Mona Lisa: It's a limited slip differential which
distributes power equally to both the right and left tires. The '64 Skylark
had a regular differential, which, anyone who's been stuck in the mud in
Alabama knows, you step on the gas, one tire spins, the other tire does
nothing.
[the jury members nod,
with murmurs of "yes," "that's right," etc]
Vinny: Is that it?
Mona Lisa: No, there's more! You see where the left
tire mark goes up on the curb and the right tire mark stays flat and even?

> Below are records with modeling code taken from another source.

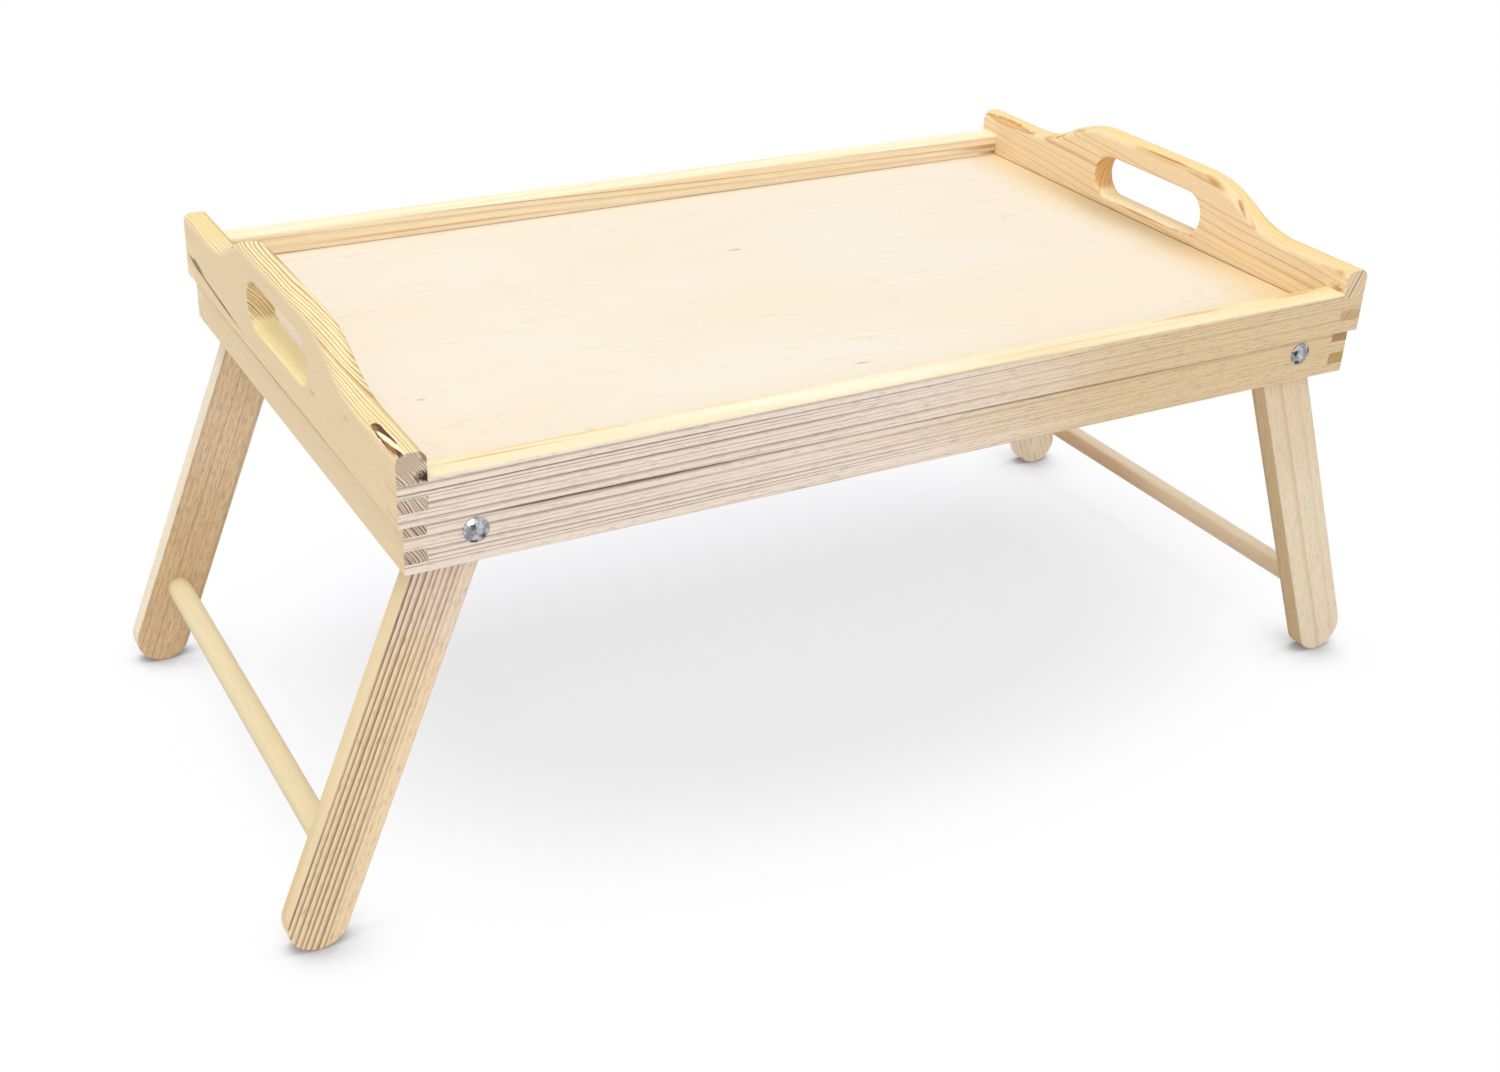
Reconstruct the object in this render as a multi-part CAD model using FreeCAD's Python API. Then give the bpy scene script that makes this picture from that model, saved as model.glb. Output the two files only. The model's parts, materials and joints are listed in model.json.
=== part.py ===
import FreeCAD, Part
import math
import os

from FreeCAD import Vector

# Pine bed tray with two folding leg frames, in millimetres.
# X runs along the tray, Y from front to back, Z up; the origin is on the floor, midway between the four feet.
# The legs are modelled open, resting on the lower inner edges of the end boards.

# Tray box
tray_length = 500.0
tray_width = 300.0
rail_thickness = 13.4
end_thickness = 12.6
step_depth = 2.8
rail_top_rounding = 1.8
edge_rounding = 0.8

# Handles: each end board rises from a low ear at each corner to a flat grip above a hand-hold
ear_height = 11.2
ear_length = 45.0
handle_height = 29.2
handle_flat_length = 76.0
handle_roundover = 4.0
grip_height = 13.0
slot_length = 86.0
slot_sill = 4.6
slot_rounding = 1.5

# Panel, held in a groove all round
panel_thickness = 3.0
panel_drop = 11.6
groove_depth = 4.0
panel_clearance = 0.1

# Finger joints: counted in fingers of equal height down to the step in the faces
finger_drop = 2.3
fingers_above_step = 3

# Legs
leg_width = 27.4
leg_thickness = 11.0
leg_rounding = 1.0
lean_degrees = 21.2
folded_feet_gap = 17.2
folded_leg_cover = 0.7
fold_clearance = 0.5
stop_gap = 0.3

# Stretchers, glued in blind sockets
stretcher_diameter = 12.0
stretcher_rise = 30.0
stretcher_chamfer = 0.8
socket_wall = 4.0
socket_clearance = 0.05

# Pivot bolts with washers and lock nuts
shank_diameter = 5.0
running_clearance = 0.05
hole_clearance = 0.1
pivot_side_gap = 0.3
head_diameter = 11.0
head_height = 2.6
head_rim = 0.5
head_margin = 3.0
neck_side = 5.6
neck_length = 3.5
bolt_tail = 1.6
spacer_diameter = 14.0
spacer_thickness = 1.8
washer_diameter = 10.0
washer_thickness = 1.0
nut_across_flats = 8.0
nut_height = 3.4
nut_collar_diameter = 6.8
nut_collar_height = 1.4
nut_collar_chamfer = 0.5

# Cutting tools run past the face they cut by this much
overrun = 5.0

# Worked out from the sizes above, each measured down from the top of the rails or in from an end
half_length = tray_length / 2
half_width = tray_width / 2
leg_radius = leg_width / 2
lean = math.radians(lean_degrees)
panel_underside_drop = panel_drop + panel_thickness
pivot_drop = panel_underside_drop + fold_clearance + leg_radius
rail_height = pivot_drop + leg_radius + folded_leg_cover
step_drop = pivot_drop - head_diameter / 2 - head_margin
finger_pitch = (step_drop - finger_drop) / fingers_above_step

# The outer edge of a leaning leg meets the rounded lower inner edge of the end board
stop_height = rail_height - pivot_drop - edge_rounding
stop_reach = leg_radius + stop_gap + edge_rounding + stop_height * math.sin(lean)
pivot_inset = end_thickness + stop_reach / math.cos(lean) - edge_rounding
leg_reach = half_length - pivot_inset - leg_radius - folded_feet_gap / 2

# Heights above the floor and places in the frame of the part
pivot_z = leg_reach * math.cos(lean) + leg_radius
pivot_x = half_length - pivot_inset
top_z = pivot_z + pivot_drop
bottom_z = top_z - rail_height
step_z = top_z - step_drop
panel_top_z = top_z - panel_drop
leg_outer_y = half_width - rail_thickness - spacer_thickness - pivot_side_gap
leg_inner_y = leg_outer_y - leg_thickness
socket_depth = leg_thickness - socket_wall


def box_between(low, high):
    """A block from its lowest corner to its highest corner, each given as (x, y, z)."""
    size = [b - a for a, b in zip(low, high)]
    return Part.makeBox(size[0], size[1], size[2], Vector(*low))


def cylinder_along_y(radius, y_from, y_to, x, z):
    """A round bar along Y between two places."""
    return Part.makeCylinder(radius, y_to - y_from, Vector(x, y_from, z), Vector(0, 1, 0))


def face_from(edges):
    return Part.Face(Part.Wire(edges))


def line(a, b):
    return Part.LineSegment(a, b).toShape()


def arc(a, middle, b):
    return Part.Arc(a, middle, b).toShape()


def edges_where(shape, test):
    """The edges whose middle point passes the test."""
    return [e for e in shape.Edges if test(e.valueAt((e.FirstParameter + e.LastParameter) / 2))]


def near(value, target):
    """True for two places that are one, within a thousandth of an edge rounding."""
    return abs(value - target) < edge_rounding / 1000


def finger_levels():
    """The heights at which the corner joint changes hands, from the top down to the lower edge."""
    levels = [top_z - finger_drop]
    while levels[-1] - finger_pitch > bottom_z + edge_rounding:
        levels.append(levels[-1] - finger_pitch)
    return levels + [bottom_z]


def finger_spans():
    """Two lists of (low, high) heights: the fingers of the rails and those of the end boards."""
    levels = finger_levels()
    spans = list(zip(levels[1:], levels[:-1]))
    return spans[0::2], spans[1::2]


def panel_groove():
    """The space that the panel's edges take in the four boards."""
    reach_x = half_length - end_thickness + groove_depth
    reach_y = half_width - rail_thickness + groove_depth
    low_z = panel_top_z - panel_thickness - panel_clearance
    return box_between((-reach_x, -reach_y, low_z), (reach_x, reach_y, panel_top_z + panel_clearance))


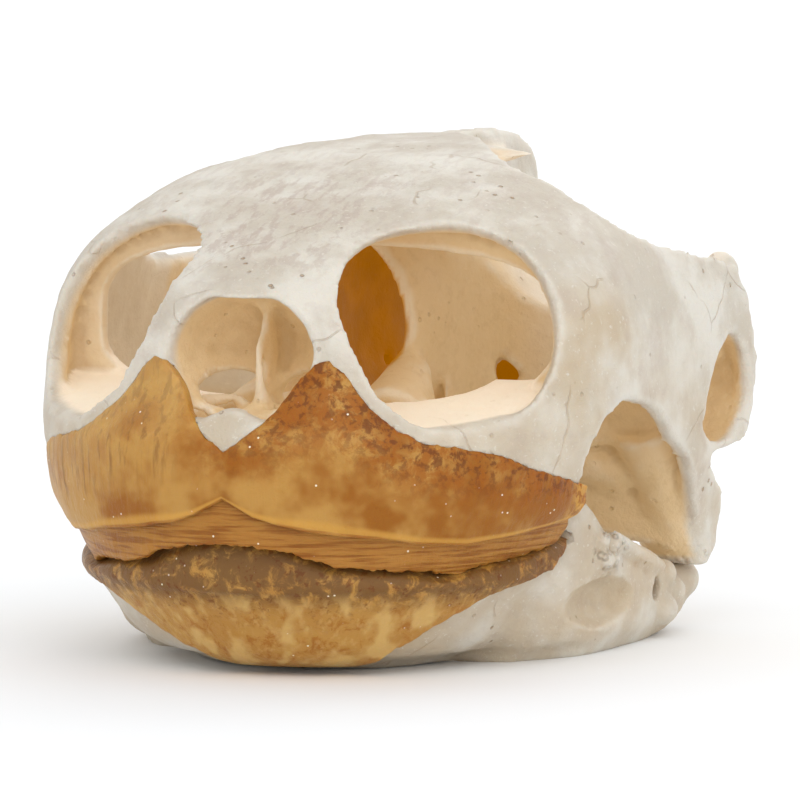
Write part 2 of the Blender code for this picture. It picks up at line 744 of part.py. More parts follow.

Well, the '64 Skylark had a solid rear axle, so when the left tire would go
up on the curb, the right tire would tilt out and ride along its edge. But
that didn't happen here. The tire mark stayed flat and even. This car had an
independent rear suspension. Now, in the '60's, there were only two other
cars made in America that had posi-traction, and independent rear suspension,
and enough power to make these marks. One was the Corvette, which could never
be confused with the Buick Skylark. The other had the same body length,
height, weight, wheel base, and wheel track as the '64 Skylark, and that was
the 1963 Pontiac Tempest.
Vinny: And because both cars were made by GM,
were both cars available in metallic mint green paint?
Mona Lisa: They were!
Vinny: Thank you, Ms. Vito. No more questions.
Thank you very much. (kissing her hands)
You've been a lovely, lovely witness.